The life of a carer is a hard one, though rewarding, and those with disabilities want and deserve to be in their own home with family rather than institutionalised. We can't thank those who have helped us enough.

A R Wainwright

Halstead, Essex

Bankers abroad

There is a simple solution for dealing with those bankers who go abroad so as to escape the one-off 50 per cent tax on their bonuses – once abroad, they aren't allowed back into the UK until they pay the tax (with interest of course).

Gordon Whitehead

Copt Hewick, North Yorkshire

Can't win

When VAT was decreased from 17.5 per cent to 15 per cent, all the comments from the experts said that it was a waste of time, "too small to make any difference". Now it is going back up to 17.5 per cent, apparently it is going to "stop the recovery in its tracks". Is this just the congenital depression of economists?

Kenn Virr

Chippenham, Wiltshire

Firm foundations

Sean O'Grady seems to be under the misapprehension that Paul Samuelson was primarily an econometrician: he wasn't, he was a first-class theoretical economist (15 December).

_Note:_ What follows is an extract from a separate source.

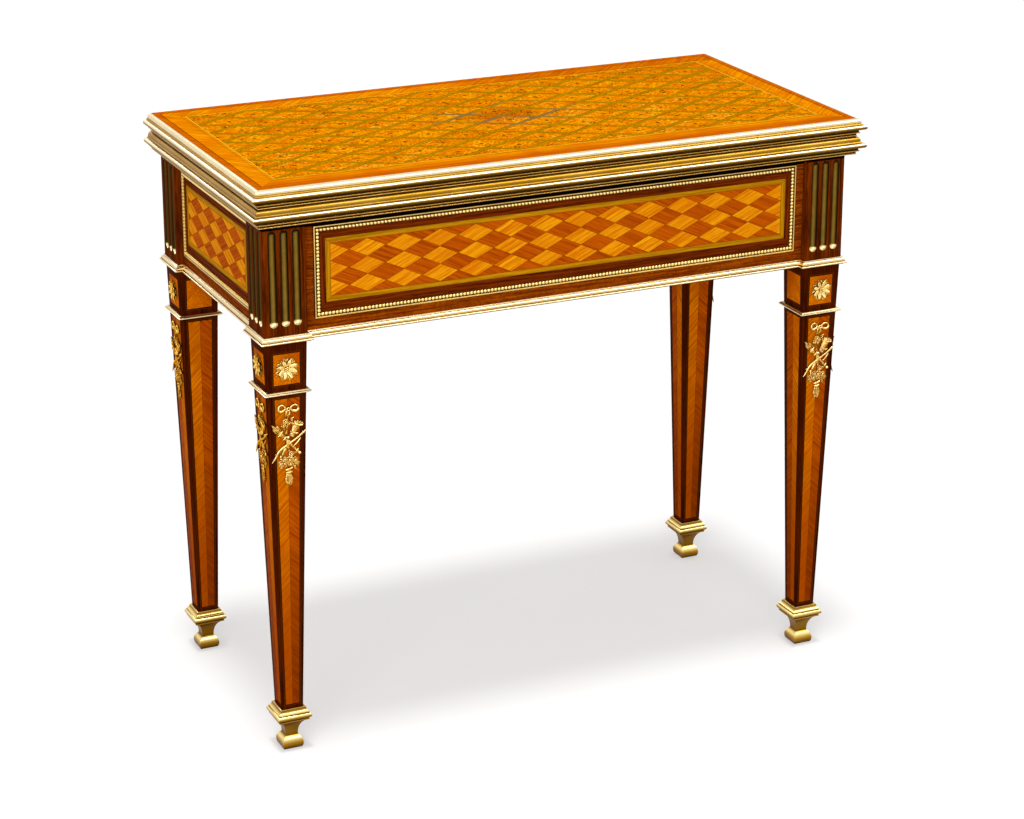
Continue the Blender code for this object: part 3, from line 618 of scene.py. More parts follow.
def frieze_veneer(way, axis, face):
    material = new_material(f"frieze_parquetry_{way}", 0.32, specular=wood_gloss)
    spot = parts_of(coordinates(material))
    low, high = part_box(f"parquetry_{face}")
    across = spot[axis] - (low[axis] + high[axis]) / 2
    level = spot[2] - frieze_middle
    shift = (lozenge_width / 2, 0) if way == "long" else (0, lozenge_height / 2)
    layout = use_group(
        lozenge_layout, U=across + shift[0], V=level + shift[1], Width=lozenge_width, Height=lozenge_height
    )
    grain = use_group(veneer_grain, Along=layout["Along"], Across=layout["Across"], Sheet=layout["Sheet"])
    tone = sheet_tone(layout["Sheet"])
    light = stained(blended(grain["Figure"], (214, 104, 2), (255, 176, 16)), (tone * 0.45, (216, 108, 3)))
    dark = stained(blended(grain["Figure"], (150, 56, 1), (206, 92, 3)), (tone * 0.4, (204, 90, 3)))
    seam = ramped(layout["Edge"], *lozenge_seam)
    lines = use_group(framing, U=across, V=level, Half_U=frieze_half_widths[way], Half_V=frieze_half_height)
    outside = lines["Outside"]
    band = use_group(veneer_grain, Along=either(lines["At End"], across, level), Across=outside, Sheet=5.0)
    string = blended(band["Figure"], (160, 104, 4), (206, 142, 14))
    border = stained(blended(band["Figure"], (60, 16, 2), (128, 48, 5)), (band["Pores"] * 0.4, (40, 10, 2)))
    bands = stained(
        string, (ramped(outside, frieze_string - crisp, frieze_string + crisp), border),
        (ramped(lines["Mitre"], *mitre_line) * 0.6, (60, 20, 2)),
    )
    joints = [ramped(abs(outside - line), *frieze_joint) * 0.6 for line in (0, frieze_string)]
    wood = stained(
        blended(layout["Dark"], light, dark), (grain["Pores"] * 0.25, (120, 44, 2)),
        (seam * 0.75, (84, 30, 1)), (ramped(outside, -crisp, crisp), bands),
        *((joint, (70, 26, 2)) for joint in joints),
    )
    return clad(material, wood, grain["Figure"] - seam * 2.0, grain_depth)


for way, axis, pair in frieze_sides:
    panel_veneer = frieze_veneer(way, axis, pair[0])
    for face in pair:
        refinish(f"parquetry_{face}", panel_veneer)

# Bead frames. A gilt-bronze fillet with a row of cast pearls inside it, mitred round each parquetry panel.
# The profile's points are shares of its width inwards and of its rise, each with its recess: brown with
# patina and painted shade at the foot and in the channel under the pearls, a painted highlight on the
# fillet's crown.
bead_frame_width = 8.0 * mm
bead_frame_rise = 3.6 * mm
pearl_radius = 2.95 * mm
pearl_pitch = 4.9 * mm
pearl_offset = 5.35 * mm
bead_profile_shares = (
    (0, 0.02, 1), (0, 0.5, 0.4), (0.03, 0.70, -0.2), (0.10, 0.80, -0.5), (0.18, 0.78, -0.4), (0.25, 0.66, 0),
    (0.30, 0.36, 1), (0.36, 0.22, 1), (0.92, 0.22, 1), (0.95, 0.34, 0.6), (1, 0.34, 0.6), (1, 0.02, 1),
)


def bronze_group():
    """Fire-gilt bronze. Recess is 1 where patina in a hollow and painted shade make it brown, and -1 where a
    painted highlight and rubbing make a crown bright."""
    tree, takes, gives = shader_group(
        "gilt_bronze_surface",
        ["Spot:Vector", "Recess", "Gold:Color", "Pale:Color", "Bright:Color", "Chasing"],
        ["Colour:Color", "Roughness", "Height"],
    )
    broad, fine = noise(takes["Spot"], 14, 3), noise(takes["Spot"], 380)
    worn = ramped(fine + broad * 0.5, 0.78, 1.0)
    depth = (noise(takes["Spot"], 640, 1) - 0.5) * takes["Chasing"] + takes["Recess"]
    highlight_and_rub = clamped(depth * (broad * -0.4 - 0.8))
    shade_and_patina = clamped(depth * (fine * 0.4 + 0.8)) ** 0.6
    colour = stained(
        blended(ramped(broad, 0.35, 0.65), takes["Gold"], takes["Pale"]), (worn * 0.2, (164, 112, 26)),
        (highlight_and_rub, takes["Bright"]), (shade_and_patina, (58, 30, 0)),
    )
    give(gives, Colour=colour, Roughness=shade_and_patina * 0.3 + (fine * 0.1 + 0.2), Height=broad * 0.6 + fine * 0.4)
    return tree


def gilt_finish(name, gold, pale, bright, bump, chasing=0.0, edge_tint=(255, 255, 255)):
    """Gilt bronze on a piece whose recess attribute gives each point's patina and painted shade (above 0) and
    its painted highlight and rub (below 0).
    """
    material = new_material(name, 0.25, metallic=1)
    surface = use_group(
        gilt_surface, Spot=coordinates(material), Recess=attribute(material, "recess"), Gold=gold, Pale=pale,
        Bright=bright, Chasing=chasing,
    )
    feed(shader_inputs(material)["Specular Tint"], edge_tint)
    return clad(material, surface["Colour"], surface["Height"], bump, surface["Roughness"])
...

His greatest contribution to the subject was his seminal work The Foundations of Economic Analysis. In 1970 I suggested to my first-year students that they buy Samuelson's Economics, the book that O'Grady seems to be familiar with. One of them arrived with the Foundations. I suspect that Sean O'Grady made a similar mistake, but in reverse.

Noel Lee

Enfield, Middlesex

Tory tables

Having been an educational researcher for six years I find Michael Gove's proposal to maintain tests and league tables on the grounds of "sharp accountability" ironically superficial. The issue of school performance is far more complex, involving certain elements which you can measure and many which you cannot, such as the ability of schools to help create happy children.

Kartar Uppal

West Bromwich, West Midlands

Bad terms

Like Damien Maguire (letters, 17 December), I too rue the "intermsofication" of the English language. He might like to savour this pearl from a BBC Radio Wales football commentator: "It's easing off now, in terms of the rain."